The US government had been harassing Chinese diplomats and consular staff for some time, Wang said, as well as “intimidating and interrogating Chinese students and confiscating their personal electrical devices, even detaining them”.
He also said the consulate was operating normally but did not reply to questions about US media reports in Houston on Tuesday night that documents were being burned in a courtyard at the consulate.
“It appears to be open burning in a container within the courtyard of the Chinese consulate facility.
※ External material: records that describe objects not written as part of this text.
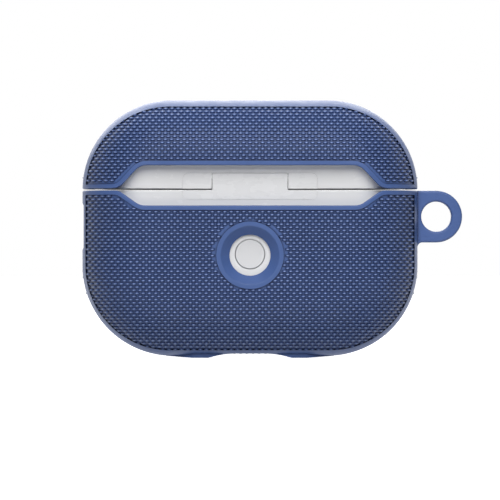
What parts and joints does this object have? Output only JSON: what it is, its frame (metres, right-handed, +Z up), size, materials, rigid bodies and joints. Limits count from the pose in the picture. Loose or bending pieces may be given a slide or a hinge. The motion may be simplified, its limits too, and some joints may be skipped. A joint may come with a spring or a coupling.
{
  "type": "wireless earbuds charging case",
  "caption": "Pill-shaped charging case for wireless earbuds in a two-piece textured cover with a lanyard ring; hinged lid, pairing button and sprung charging contacts.",
  "frame": {"origin": "middle of the charging port's cut-out, on the plane the case stands on", "axes": "+X along the width, away from the lanyard ring; +Y to the hinge side, the back; +Z up, towards the lid"},
  "size_m": [0.0734, 0.026, 0.0498],
  "materials": {
    "cover_blue": "satin, fine-grained soft moulding",
    "case_white": "gloss",
    "tray_white": "satin",
    "hinge_metal": "satin, coated to match the case",
    "pin_steel": "ground",
    "screw_steel": "machined",
    "button_white": "gloss",
    "board_green": "solder mask over glass-fibre board",
    "chip_black": "moulded",
    "flex_amber": "polyimide film",
    "coil_copper": "lacquered wire; brass stands for copper",
    "ferrite_grey": "sintered",
    "cell_silver": "laminate foil",
    "foam_black": "closed-cell foam",
    "port_steel": "drawn sheet",
    "tongue_black": "moulded",
    "seal_rubber": "moulded",
    "led_white": "moulded",
    "pipe_clear": "clear; glass stands for clear plastic",
    "magnet_nickel": "nickel plate",
    "contact_gold": "gold plate",
    "tape_white": "film"
  },
  "bodies": {
    "base": {"base_latch_magnet": "magnet_nickel", "battery": "cell_silver", "battery_foam": "foam_black", "board_chips": "chip_black", "bud_magnets": "magnet_nickel", "button_board": "board_green", "button_flex": "flex_amber", "button_screws": "screw_steel", "button_switch": "chip_black", "case_base_shell": "case_white", "charging_coil": "coil_copper", "coil_ferrite": "ferrite_grey", "contact_barrels_left": "contact_gold", "contact_barrels_right": "contact_gold", "contact_board_left": "board_green", "contact_board_right": "board_green", "contact_flex_left": "flex_amber", "contact_flex_right": "flex_amber", "cover_base": "cover_blue", "cover_ring": "cover_blue", "earbud_tray": "tray_white", "hinge_base_leaf": "hinge_metal", "hinge_base_screws": "screw_steel", "hinge_pin": "pin_steel", "hinge_washers": "pin_steel", "led_board": "board_green", "light_pipe": "pipe_clear", "main_board": "board_green", "port_seal": "seal_rubber", "port_shell": "port_steel", "port_tongue": "tongue_black", "status_led": "led_white"},
    "lid": {"cover_lid": "cover_blue", "cover_lid_tape": "tape_white", "case_lid_shell": "case_white", "lid_liner": "tray_white", "hinge_lid_leaf": "hinge_metal", "hinge_lid_screws": "screw_steel", "lid_latch_magnet": "magnet_nickel"},
    "button": {"pair_button": "button_white"},
    "pin_left_inner": {"contact_pin_left_inner": "contact_gold"},
    "pin_left_outer": {"contact_pin_left_outer": "contact_gold"},
    "pin_right_inner": {"contact_pin_right_inner": "contact_gold"},
    "pin_right_outer": {"contact_pin_right_outer": "contact_gold"}
  },
  "joints": [
    {"name": "lid_hinge", "type": "hinge", "parent": "base", "child": "lid", "pos_m": [0, 0.0101, 0.0348], "axis": [-1, 0, 0], "range_deg": [0, 90]},
    {"name": "button_press", "type": "slide", "parent": "base", "child": "button", "axis": [0, -1, 0], "range_m": [0, 0.00025], "stiffness_N_per_m": 400},
    {"name": "pin_left_inner_press", "type": "slide", "parent": "base", "child": "pin_left_inner", "axis": [0, 0, -1], "range_m": [0, 0.0006], "stiffness_N_per_m": 150},
    {"name": "pin_left_outer_press", "type": "slide", "parent": "base", "child": "pin_left_outer", "axis": [0, 0, -1], "range_m": [0, 0.0006], "stiffness_N_per_m": 150},
    {"name": "pin_right_inner_press", "type": "slide", "parent": "base", "child": "pin_right_inner", "axis": [0, 0, -1], "range_m": [0, 0.0006], "stiffness_N_per_m": 150},
    {"name": "pin_right_outer_press", "type": "slide", "parent": "base", "child": "pin_right_outer", "axis": [0, 0, -1], "range_m": [0, 0.0006], "stiffness_N_per_m": 150}
  ]
}
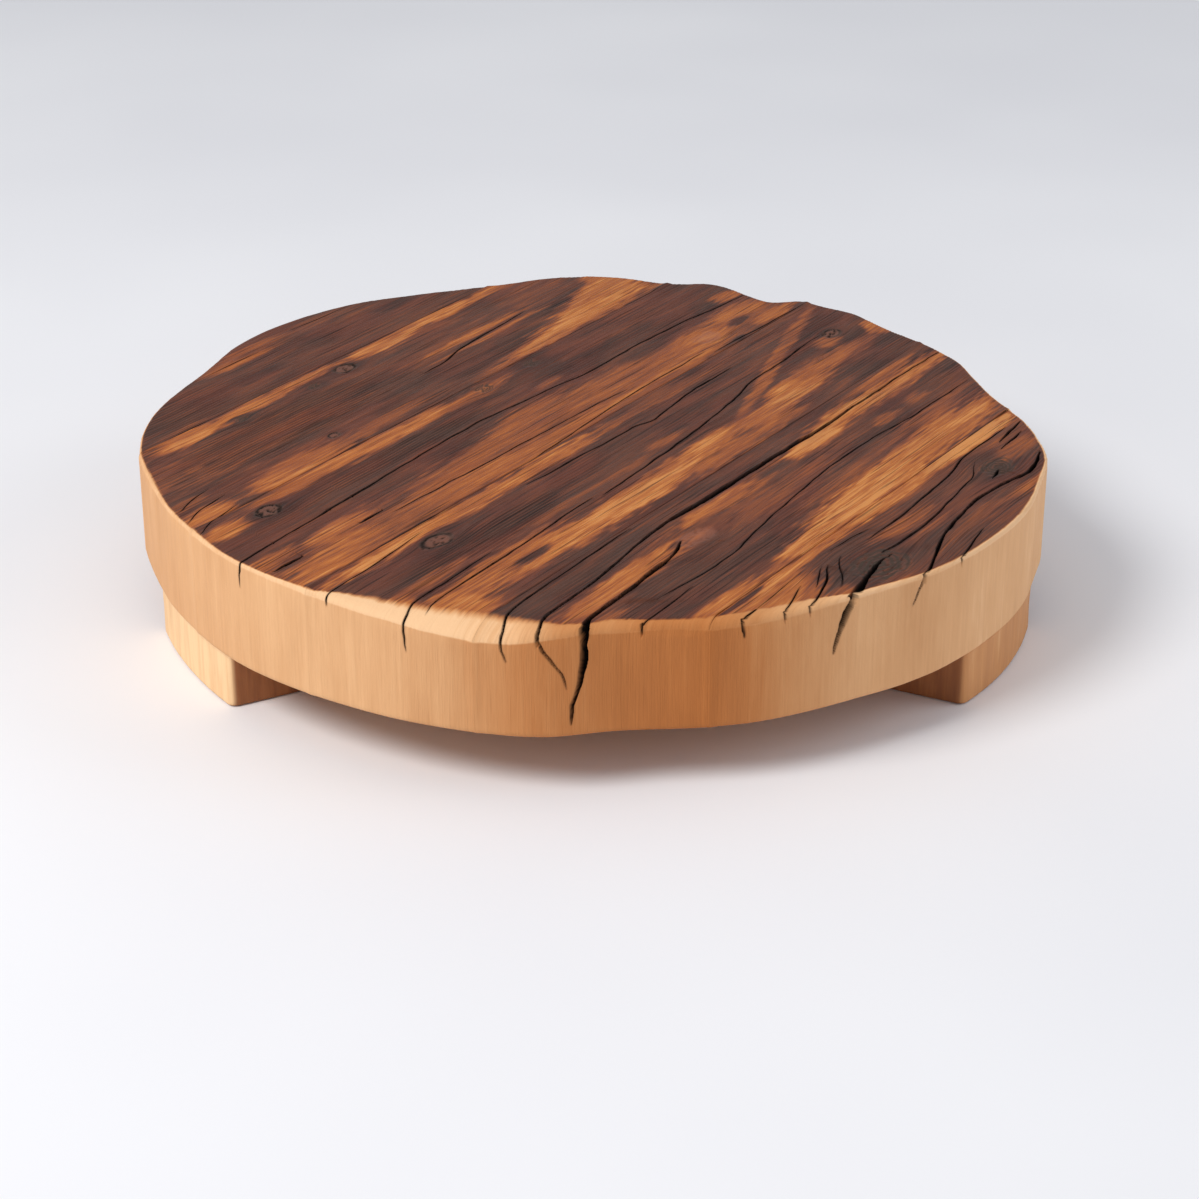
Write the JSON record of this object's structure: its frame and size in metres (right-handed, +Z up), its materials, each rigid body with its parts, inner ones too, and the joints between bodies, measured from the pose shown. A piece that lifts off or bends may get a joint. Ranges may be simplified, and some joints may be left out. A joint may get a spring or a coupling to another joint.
{
  "type": "cake stand",
  "caption": "Low round wooden cake stand: a thick slab of glued reclaimed planks with a rough wavy rim, raised on block feet.",
  "frame": {"origin": "on the table, under the middle of the slab's box", "axes": "+X along the planks' grain, +Z up out of the serving face"},
  "size_m": [0.3559, 0.3648, 0.067],
  "materials": {
    "slab_wood": "oiled old softwood, dark weathered face, sawn lighter edge",
    "foot_wood": "oiled sawn softwood",
    "dowel_wood": "turned beech, unfinished",
    "screw_steel": "yellow zinc plated steel"
  },
  "bodies": {
    "root": {"plank_1": "slab_wood", "plank_2": "slab_wood", "plank_3": "slab_wood", "plank_4": "slab_wood", "plank_5": "slab_wood", "plank_6": "slab_wood", "seam_dowels_1": "dowel_wood", "seam_dowels_2": "dowel_wood", "seam_dowels_3": "dowel_wood", "seam_dowels_4": "dowel_wood", "seam_dowels_5": "dowel_wood", "foot_left": "foot_wood", "foot_right": "foot_wood", "foot_back": "foot_wood", "foot_screws_left": "screw_steel", "foot_screws_right": "screw_steel", "foot_screws_back": "screw_steel"}
  },
  "joints": []
}
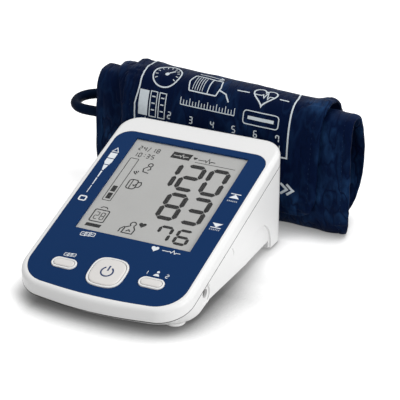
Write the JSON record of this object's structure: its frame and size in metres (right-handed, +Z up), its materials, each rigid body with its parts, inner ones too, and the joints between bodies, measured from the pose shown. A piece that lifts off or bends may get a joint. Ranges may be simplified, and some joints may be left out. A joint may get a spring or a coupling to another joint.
{
  "type": "upper-arm blood pressure monitor",
  "caption": "Desktop blood pressure monitor with a sloping display face and buttons, with its rolled arm cuff and air hose behind it.",
  "frame": {"origin": "middle of the floor rectangle that the monitor and the cuff roll stand on, at table height", "axes": "+X runs to the right across the monitor, +Y to its back, +Z up from the table"},
  "size_m": [0.1996, 0.1976, 0.0831],
  "materials": {
    "white_plastic": "glossy",
    "blue_panel": "glossy",
    "clear_window": "glossy",
    "display_grey": "satin",
    "dark_rubber": "matte",
    "button_white": "satin",
    "dark_plastic": "satin",
    "board_green": "satin",
    "bare_steel": "satin",
    "tube_plastic": "satin",
    "tube_rubber": "matte",
    "lead_red": "matte",
    "cell_wrap": "satin",
    "grey_rubber": "matte",
    "navy_nylon": "satin",
    "bladder_rubber": "matte",
    "hose_rubber": "satin"
  },
  "bodies": {
    "monitor": {"upper_shell": "white_plastic", "lower_shell": "white_plastic", "face_panel": "blue_panel", "display_window": "clear_window", "display_glass": "display_grey", "display_frame": "white_plastic", "contact_strips": "dark_rubber", "button_switches": "dark_plastic", "main_board": "board_green", "board_screws": "bare_steel", "pressure_sensor": "dark_plastic", "pump_motor": "bare_steel", "pump_head": "dark_plastic", "release_valve": "bare_steel", "air_manifold": "tube_plastic", "air_tubes": "tube_rubber", "air_socket": "dark_plastic", "power_jack": "dark_plastic", "wire_leads": "lead_red", "battery_cell_1": "cell_wrap", "battery_cell_2": "cell_wrap", "battery_cell_3": "cell_wrap", "battery_cell_4": "cell_wrap", "battery_contacts": "bare_steel", "battery_springs": "bare_steel", "front_foot_left": "white_plastic", "front_foot_right": "white_plastic", "rear_foot_left": "grey_rubber", "rear_foot_right": "grey_rubber", "case_screws": "bare_steel"},
    "start_key": {"start_button": "button_white"},
    "memory_key": {"memory_button": "button_white"},
    "user_key": {"user_button": "button_white"},
    "bay_door": {"battery_door": "white_plastic"},
    "cuff": {"cuff_outer_ply": "navy_nylon", "cuff_bladder": "bladder_rubber", "cuff_inner_ply": "navy_nylon", "cuff_hook_patch": "navy_nylon", "cuff_port": "dark_plastic", "hose_bend": "hose_rubber", "hose_hank": "hose_rubber", "hose_plug": "dark_plastic", "hose_tie": "dark_plastic"}
  },
  "joints": [
    {"name": "start_press", "type": "slide", "parent": "monitor", "child": "start_key", "axis": [0, 0.3272, -0.9449], "range_m": [0, 0.0007], "stiffness_N_per_m": 800, "springref_m": -0.0005},
    {"name": "memory_press", "type": "slide", "parent": "monitor", "child": "memory_key", "axis": [0, 0.3272, -0.9449], "range_m": [0, 0.0007], "stiffness_N_per_m": 800, "springref_m": -0.0005},
    {"name": "user_press", "type": "slide", "parent": "monitor", "child": "user_key", "axis": [0, 0.3272, -0.9449], "range_m": [0, 0.0007], "stiffness_N_per_m": 800, "springref_m": -0.0005},
    {"name": "door_swing", "type": "hinge", "parent": "monitor", "child": "bay_door", "pos_m": [-0.0025, -0.04002, 0.0065], "axis": [-1, 0, 0], "range_deg": [0, 90]},
    {"name": "cuff_lift", "type": "slide", "parent": "monitor", "child": "cuff", "axis": [0, 0, 1], "range_m": [0, 0.15]}
  ]
}
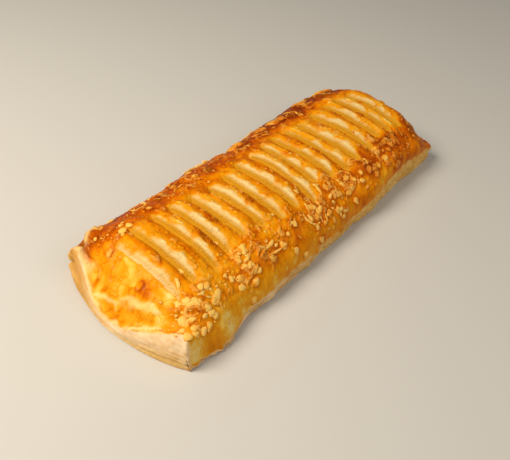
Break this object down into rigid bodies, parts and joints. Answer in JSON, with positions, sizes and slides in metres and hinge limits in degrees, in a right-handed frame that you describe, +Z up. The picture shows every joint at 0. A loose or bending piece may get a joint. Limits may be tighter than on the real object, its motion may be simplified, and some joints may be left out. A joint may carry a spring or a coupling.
{
  "type": "cheese pastry",
  "caption": "Oblong bar of golden egg-glazed puff pastry with pale slits across its domed top, layered pale sides and toasted grated cheese on its shoulders",
  "frame": {"origin": "centre of the flat base", "axes": "+X along the bar from the pinched near end to the far end, -Y towards the front long side, +Z up"},
  "size_m": [0.163, 0.0629, 0.024],
  "materials": {
    "glazed_crust": "egg-glazed puff pastry, half glossy amber to red-brown on top and matt pale dough where it is cut or layered",
    "grated_cheese": "melted and toasted grated cheese, slightly greasy, pale with browned edges",
    "pale_dough": "matt flaky dough leaves at the bar's ends and sides"
  },
  "bodies": {
    "root": {"pastry": "glazed_crust"}
  },
  "joints": []
}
It does not appear to be an unconfined fire but we have not been allowed access,” Houston fire department chief Samuel Pena was quoted as saying by KTRK, an ABC television affiliate.
“We are standing by and monitoring.”
Houston police told FOX 26 that staff there were burning documents because they are being evicted from the building on Friday afternoon.
Also on Tuesday, the US Justice Department indicted two Chinese nationals for a decade-long cyber espionage campaign in which they were accused of stealing information on weapons designs, drug information, software source code and personal data.
Ramping up pressure
President Donald Trump’s administration has ramped up pressure on China on a wide range of issues, imposing sanctions on Chinese officials over policies in Tibet and Xinjiang.
The United States has led denunciations of the treatment of Muslim minorities in Xinjiang, a far west region where an estimated one million Uighurs and other ethnic groups are believed to have been held in re-education camps.
The US has also downgraded relations with Hong Kong after China implemented a new security law which it says is in violation of its promises of autonomy for the territory.
In addition, last week Washington formally declared Beijing’s pursuit of territory and resources in South China Sea as illegal, explicitly backing the territorial claims of Southeast Asian countries against China’s.
Washington has also infuriated Beijing by banning telecom giant Huawei and seeking the extradition from Canada of top company executive Meng Wanzhou.
On Tuesday, Secretary of State Pompeo urged the “entire world” to stand up to China during his short visit to Britain.
French claims ‘false’
Meanwhile, French claims about the imprisonment of ethnic and religious minorities in China’s Xinjiang region were unacceptable, Beijing said on Wednesday, criticising the accusations as “false”.
China’s response came a day after Paris demanded it let independent human rights observers visit the northwestern region, where rights groups and experts estimate over one million Uighurs and other Turkic-speaking minorities have been rounded up into a network of internment camps.
France’s foreign affairs minister Jean-Yves le Drian said China’s actions were “unacceptable” and said they “condemn them firmly”.
Beijing has defended its strategy in Xinjiang as necessary to avoid extremism.
Chinese foreign ministry spokesman Wang Wenbin told a regular press briefing on Wednesday that “China has repeatedly responded to and clarified false reports and accusations on Xinjiang-related issues”.
He added that Xinjiang issues were not about human rights, religion or ethnicity but about “countering violent terrorism and separatism”.
“About so-called lies that Xinjiang restricts religious freedom and suppresses Muslims… the truth is that recently, some politicians and media in the US and the west have stigmatised Xinjiang’s lawful fight against terrorism and extremism,” Wang said.
“We firmly oppose the politicisation of religious issues and the use of religious issues to interfere in China’s internal affairs,” he added.
The latest exchange comes as tensions have been rising between the West and China on multiple fronts, including over a new draconian security law in Hong Kong and mounting opposition to the use of products made by Chinese telecom giant Huawei.